Devastating debunking of LTN raison d’être

It is the season to be magnanimous so it is only fitting that we should admit that opponents of the LTN have finally supplied the killer blow to our attempts to demonstrate that traffic patterns over the last 10 years prove the need for the LTN.

Hubris always prevails when you think you have an overwhelming case.

Like the fact that traffic in London has increased by 3,900,000,000 miles in London between 2009 and 2019 and almost doubled on residential roads (‘C’ and unclassified).

Department for Transport

While closer to home, Croydon traffic has increased by 200,000,000 miles between 2010 & 2019.

Then when we found that data from the speed device on Auckland Road showed that traffic had increased 3.7 times over the six years from 2013 to 2019, we thought we had the complete deck of cards.

Little did we suspect that lurking in the shadows was the evidence that would trounce all this.

So without further ado, we announce… traffic on Stambourne Way. We can see that traffic has hardly increased at all between 2010 to 2019 – a mere 6% or 101 vehicles a day. So a simple extrapolation points to the special local conditions that invalidates all the statistics above. QED.

You will also notice that for some reason there was a sharp fall of traffic on Stambourne Way in 2013 (well at least on the 12 hours of the single day on which the count occurred). This also proves all local statistics from 2013 are artificially low! QED.

Department for Transport

Now there are always going to be naysayers who point out that this is an exemplary example of exception fallacy which occurs when data about an individual is used to draw conclusions about a group. So we thought it only fair to look at more local roads in Croydon.

Amongst our large number of supporters we have people with a wide range of skills, so we asked ‘our’ statistician to explain:

“Warning: long stats message re traffic data 😅. Getting a bit clearer on what’s going on with the dft data. They collect data on a fixed sample of roads so they can look at change over time. But this is a small sample and not necessarily representative of what’s going on with traffic on all minor roads (ie in Croydon / London). This means there might be a mismatch or error between counts in sample and what would be if they actually counted all minor roads and not just a sample.  Importantly, this “accumulates” over time.
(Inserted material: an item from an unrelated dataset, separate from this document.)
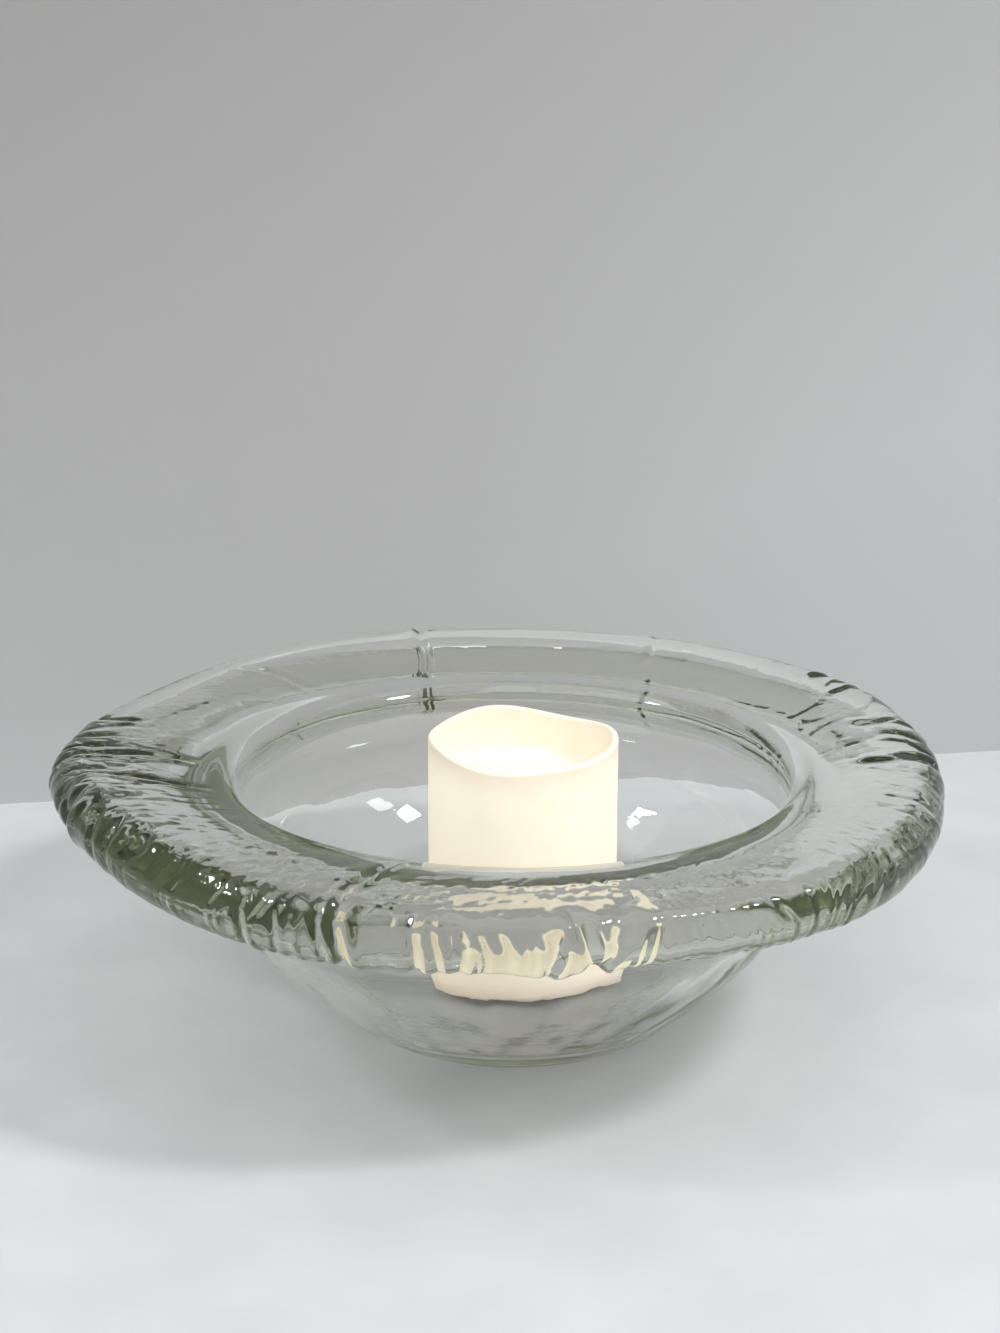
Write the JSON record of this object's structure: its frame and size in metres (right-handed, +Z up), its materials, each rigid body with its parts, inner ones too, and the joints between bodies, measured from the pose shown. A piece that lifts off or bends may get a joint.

So, every 10 years they do a benchmarking exercise which they collect data on a new and different larger sample (of minor roads). They look at the difference between the fixed and benchmark sample and come up with a correction factor and then apply that to the fixed sample, rolling it back over the previous decade. That’s why the traffic estimates were corrected up. Obviously the benchmark sample was higher, which is what’s going on in the graphs I plotted the other day, the average is much higher for the last 2 years. (PS this is in addition to the point about moving from individual roads to the aggregate, which still holds).

So in this chart. All the individual points are from the benchmarking exercise in 2018 and 2019 and the lines are from the fixed sample of roads which they measure every year.”

For the less technically minded we got a quote from (admittedly the more existential tendency) of the Open Our Minds activists network who said that “this explains why there is so much congestion in the area as all the roads appear to be criss-crossing”.

Open Our Roads managed to derive an average of the 17 routes above to produce what they claim is an Average Traffic on ‘C’ and Unclassified Roads in Croydon. They went on to claim: “In fact, official DfT statistics for one of the roads [Stambourne Way] in the LTN show no increase over the last decade. This is a trend mirrored across all C and unclassified roads in the Borough of Croydon that were monitored by DfT over the last decade and thus there is no evidence of any traffic increase within the LTN during this time.”

We decided to ask the DfT what they thought about inferring traffic levels in an area from limited road counts and they replied:

“The DfT traffic estimation process for minor roads is carried out at a regional level, and the traffic count sample is selected for producing regional and national level estimates. The traffic count data for a given location can be used to understand the trends for that specific minor road. However individual counts at minor road locations cannot be combined to produce a Local authority level. Traffic estimates for a local authority would need a larger sample size, and can’t be inferred from a limited number of raw minor road counts in that area. Please also note that traffic estimates are created from multiple sources, therefore changes in traffic in an area cannot be explained by changes in raw counts alone.”


The final piece of evidence is most shocking:

By an amazing coincidence this graph looks uncannily like the route of Stambourne Way, except the road is narrower and there are cars parked on corners making it an unlikely candidate to be a primary route for rat-run traffic.